# [Written task]
Quote every entry word for word.

# [Object modeling scripts]
-*-*-

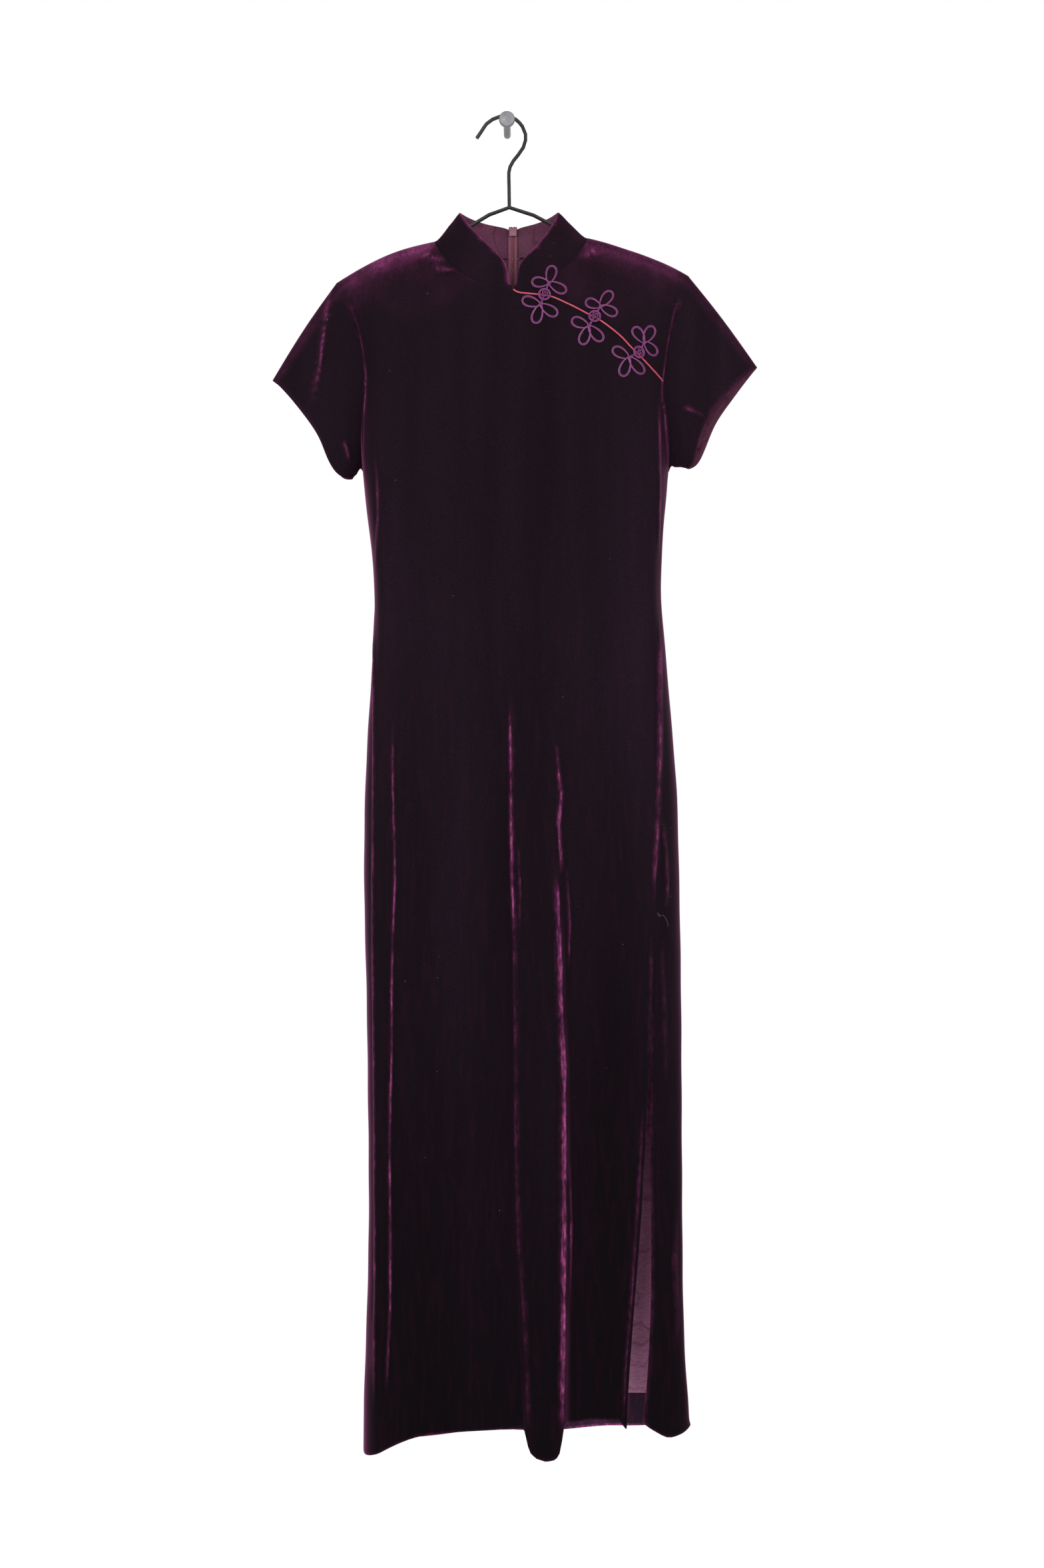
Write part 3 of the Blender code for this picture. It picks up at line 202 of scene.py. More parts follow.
def velvet_material(name, painted_light_gain):
    """Pile that is nearly black, with painted magenta sheen where it faces up and along creases, seams and
    shoulders.
    """
    made = Nodes(name)
    made.set(Roughness=0.9, Sheen_Weight=0.42, Sheen_Roughness=0.30, Specular_IOR_Level=0.08)
    made.set(Sheen_Tint=(0.95, 0.20, 0.60, 1.0))
    grain = made.noise(1500.0, 2.0)
    streak = made.noise(170.0, 6.0, made.stretched(1.0, 1.0, 0.13))
    made.bump(made.noise(14.0, 2.0), 0.10, 4.0)
    made.bump(streak, 0.14, 0.7)
    made.bump(grain, 0.45, 0.35)
    # Lighter and darker vertical columns: partly the pile's own brushed tone, partly painted shade of soft
    # folds
    brushed_pile_and_painted_shade = made.noise(9.0, 3.0, made.stretched(1.8, 1.0, 0.14))
    base = made.ramp(brushed_pile_and_painted_shade, *PILE)
    # Painted shade, darker towards the hem
    painted_shade_down = made.ramp(share_of_height(made, HEM_Z, TOP_Z), *PAINTED_SHADE_DOWN)
    base = made.mix(1.0, base, painted_shade_down, "MULTIPLY")
    # Painted sheen where the surface faces up, for light falling from above
    normal = made.add("ShaderNodeSeparateXYZ")
    made.join(made.add("ShaderNodeNewGeometry").outputs["Normal"], normal.inputs[0])
    painted_sheen_colour = made.ramp(normal.outputs["Z"], *PAINTED_SHEEN_FACING_UP)
    patchy = made.ramp(made.noise(38.0, 3.0), *PATCHES)
    # Painted sheen along creases, seams, shoulders and free edges, read from a point attribute
    painted_sheen_share = made.add("ShaderNodeAttribute", attribute_name="painted_sheen").outputs["Fac"]
    painted_sheen = made.ramp(painted_sheen_share, *PAINTED_SHEEN_ALONG_LINES)
    mottle = made.noise(240.0, 5.0, made.stretched(1.0, 1.0, 0.45))
    rough = made.ramp(mottle, *MOTTLES)
    upwards = share_of_height(made, NAP_LOW_Z, NAP_HIGH_Z)
    even = made.ramp(upwards, (0.0, grey(0)), (1.0, grey(EVEN_ABOVE)))
    rough = made.mix(even, rough, (1.0, 1.0, 1.0, 1.0))
    painted_sheen = made.mix(1.0, painted_sheen, rough, "MULTIPLY")
    painted_sheen_colour = made.mix(1.0, painted_sheen_colour, painted_sheen, "ADD")
    painted_sheen_colour = made.mix(1.0, painted_sheen_colour, patchy, "MULTIPLY")
    red = made.ramp(streak, *RED_STREAKS)
    calm = made.ramp(upwards, (0.0, grey(1)), (1.0, grey(RED_ABOVE)))
    red = made.mix(1.0, red, calm, "MULTIPLY")
    base = made.mix(1.0, base, red, "ADD")
    base = made.mix(1.0, base, painted_sheen_colour, "ADD")
    shade = made.ramp(grain, *GRAINS)
    base = made.mix(1.0, base, shade, "MULTIPLY")
    # Painted light: the gain makes a lighter copy of the velvet, for the turned-in parts seen in shade
    base = made.mix(1.0, base, (*grey(painted_light_gain), 1.0), "MULTIPLY")
    lint = made.add("ShaderNodeTexVoronoi")
    lint.inputs["Scale"].default_value = LINT_SCALE
    made.join(made.place, lint.inputs["Vector"])
    speck = made.ramp(lint.outputs["Distance"], (0.028, grey(1)), (0.05, grey(0)))
    rare = made.ramp(made.noise(31.0), (0.60, grey(0)), (0.66, grey(1)))
    speck = made.mix(1.0, speck, rare, "MULTIPLY")
    made.colour(made.mix(speck, base, LINT_COLOUR))
    return made.material


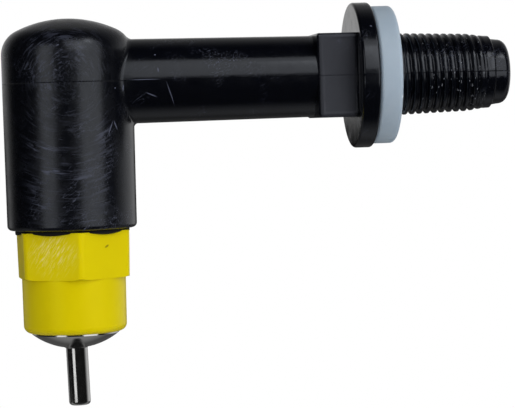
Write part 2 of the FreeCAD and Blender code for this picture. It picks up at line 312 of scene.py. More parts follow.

-*-*-

# [Result below]
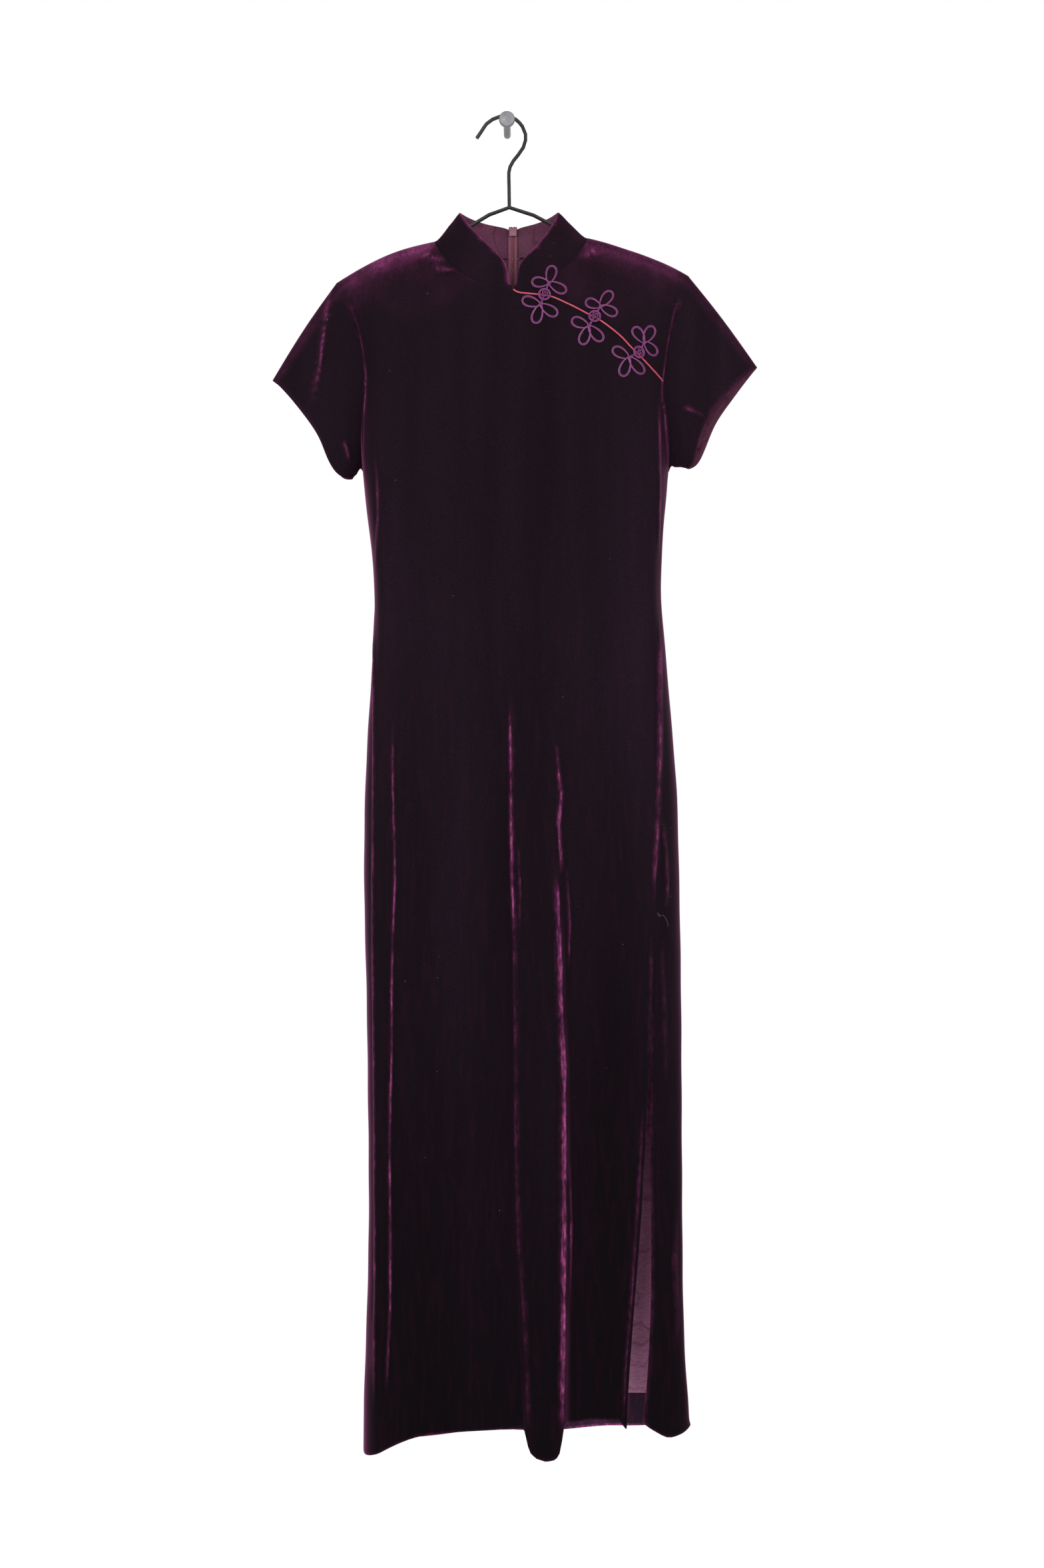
Write part 3 of the Blender code for this picture. It picks up at line 202 of scene.py. More parts follow.
def velvet_material(name, painted_light_gain):
    """Pile that is nearly black, with painted magenta sheen where it faces up and along creases, seams and
    shoulders.
    """
    made = Nodes(name)
    made.set(Roughness=0.9, Sheen_Weight=0.42, Sheen_Roughness=0.30, Specular_IOR_Level=0.08)
    made.set(Sheen_Tint=(0.95, 0.20, 0.60, 1.0))
    grain = made.noise(1500.0, 2.0)
    streak = made.noise(170.0, 6.0, made.stretched(1.0, 1.0, 0.13))
    made.bump(made.noise(14.0, 2.0), 0.10, 4.0)
    made.bump(streak, 0.14, 0.7)
    made.bump(grain, 0.45, 0.35)
    # Lighter and darker vertical columns: partly the pile's own brushed tone, partly painted shade of soft
    # folds
    brushed_pile_and_painted_shade = made.noise(9.0, 3.0, made.stretched(1.8, 1.0, 0.14))
    base = made.ramp(brushed_pile_and_painted_shade, *PILE)
    # Painted shade, darker towards the hem
    painted_shade_down = made.ramp(share_of_height(made, HEM_Z, TOP_Z), *PAINTED_SHADE_DOWN)
    base = made.mix(1.0, base, painted_shade_down, "MULTIPLY")
    # Painted sheen where the surface faces up, for light falling from above
    normal = made.add("ShaderNodeSeparateXYZ")
    made.join(made.add("ShaderNodeNewGeometry").outputs["Normal"], normal.inputs[0])
    painted_sheen_colour = made.ramp(normal.outputs["Z"], *PAINTED_SHEEN_FACING_UP)
    patchy = made.ramp(made.noise(38.0, 3.0), *PATCHES)
    # Painted sheen along creases, seams, shoulders and free edges, read from a point attribute
    painted_sheen_share = made.add("ShaderNodeAttribute", attribute_name="painted_sheen").outputs["Fac"]
    painted_sheen = made.ramp(painted_sheen_share, *PAINTED_SHEEN_ALONG_LINES)
    mottle = made.noise(240.0, 5.0, made.stretched(1.0, 1.0, 0.45))
    rough = made.ramp(mottle, *MOTTLES)
    upwards = share_of_height(made, NAP_LOW_Z, NAP_HIGH_Z)
    even = made.ramp(upwards, (0.0, grey(0)), (1.0, grey(EVEN_ABOVE)))
    rough = made.mix(even, rough, (1.0, 1.0, 1.0, 1.0))
    painted_sheen = made.mix(1.0, painted_sheen, rough, "MULTIPLY")
    painted_sheen_colour = made.mix(1.0, painted_sheen_colour, painted_sheen, "ADD")
    painted_sheen_colour = made.mix(1.0, painted_sheen_colour, patchy, "MULTIPLY")
    red = made.ramp(streak, *RED_STREAKS)
    calm = made.ramp(upwards, (0.0, grey(1)), (1.0, grey(RED_ABOVE)))
    red = made.mix(1.0, red, calm, "MULTIPLY")
    base = made.mix(1.0, base, red, "ADD")
    base = made.mix(1.0, base, painted_sheen_colour, "ADD")
    shade = made.ramp(grain, *GRAINS)
    base = made.mix(1.0, base, shade, "MULTIPLY")
    # Painted light: the gain makes a lighter copy of the velvet, for the turned-in parts seen in shade
    base = made.mix(1.0, base, (*grey(painted_light_gain), 1.0), "MULTIPLY")
    lint = made.add("ShaderNodeTexVoronoi")
    lint.inputs["Scale"].default_value = LINT_SCALE
    made.join(made.place, lint.inputs["Vector"])
    speck = made.ramp(lint.outputs["Distance"], (0.028, grey(1)), (0.05, grey(0)))
    rare = made.ramp(made.noise(31.0), (0.60, grey(0)), (0.66, grey(1)))
    speck = made.mix(1.0, speck, rare, "MULTIPLY")
    made.colour(made.mix(speck, base, LINT_COLOUR))
    return made.material


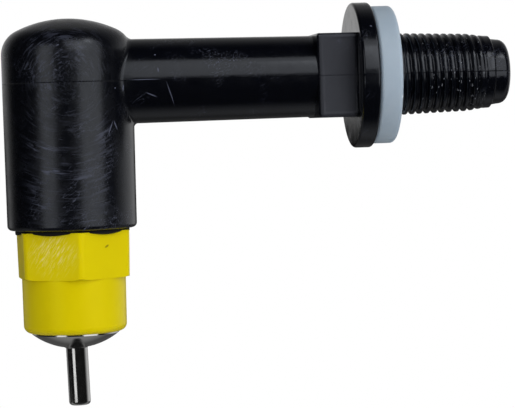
Write part 2 of the FreeCAD and Blender code for this picture. It picks up at line 312 of scene.py. More parts follow.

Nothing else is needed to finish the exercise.